== PROBLEM REQUIREMENTS ==
Exactly reproduce the lines that follow.

+++

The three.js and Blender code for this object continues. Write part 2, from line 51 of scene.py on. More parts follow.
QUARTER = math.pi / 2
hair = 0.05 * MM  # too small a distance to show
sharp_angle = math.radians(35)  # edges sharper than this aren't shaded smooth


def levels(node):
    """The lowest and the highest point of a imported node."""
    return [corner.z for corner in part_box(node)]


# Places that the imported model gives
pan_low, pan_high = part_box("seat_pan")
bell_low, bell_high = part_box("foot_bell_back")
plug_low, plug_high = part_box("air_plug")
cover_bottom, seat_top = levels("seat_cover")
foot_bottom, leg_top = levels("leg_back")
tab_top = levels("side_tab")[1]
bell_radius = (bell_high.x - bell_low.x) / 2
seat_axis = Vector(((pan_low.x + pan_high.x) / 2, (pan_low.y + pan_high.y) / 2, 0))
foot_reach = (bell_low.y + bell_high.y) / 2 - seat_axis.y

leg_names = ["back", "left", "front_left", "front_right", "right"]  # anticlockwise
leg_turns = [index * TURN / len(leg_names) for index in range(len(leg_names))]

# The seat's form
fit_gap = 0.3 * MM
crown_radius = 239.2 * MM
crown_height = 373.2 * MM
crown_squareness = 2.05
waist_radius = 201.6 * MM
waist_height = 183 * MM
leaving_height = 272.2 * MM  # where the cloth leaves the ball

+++

== TASK RESULT ==
The three.js and Blender code for this object continues. Write part 2, from line 51 of scene.py on. More parts follow.
QUARTER = math.pi / 2
hair = 0.05 * MM  # too small a distance to show
sharp_angle = math.radians(35)  # edges sharper than this aren't shaded smooth


def levels(node):
    """The lowest and the highest point of a imported node."""
    return [corner.z for corner in part_box(node)]


# Places that the imported model gives
pan_low, pan_high = part_box("seat_pan")
bell_low, bell_high = part_box("foot_bell_back")
plug_low, plug_high = part_box("air_plug")
cover_bottom, seat_top = levels("seat_cover")
foot_bottom, leg_top = levels("leg_back")
tab_top = levels("side_tab")[1]
bell_radius = (bell_high.x - bell_low.x) / 2
seat_axis = Vector(((pan_low.x + pan_high.x) / 2, (pan_low.y + pan_high.y) / 2, 0))
foot_reach = (bell_low.y + bell_high.y) / 2 - seat_axis.y

leg_names = ["back", "left", "front_left", "front_right", "right"]  # anticlockwise
leg_turns = [index * TURN / len(leg_names) for index in range(len(leg_names))]

# The seat's form
fit_gap = 0.3 * MM
crown_radius = 239.2 * MM
crown_height = 373.2 * MM
crown_squareness = 2.05
waist_radius = 201.6 * MM
waist_height = 183 * MM
leaving_height = 272.2 * MM  # where the cloth leaves the ball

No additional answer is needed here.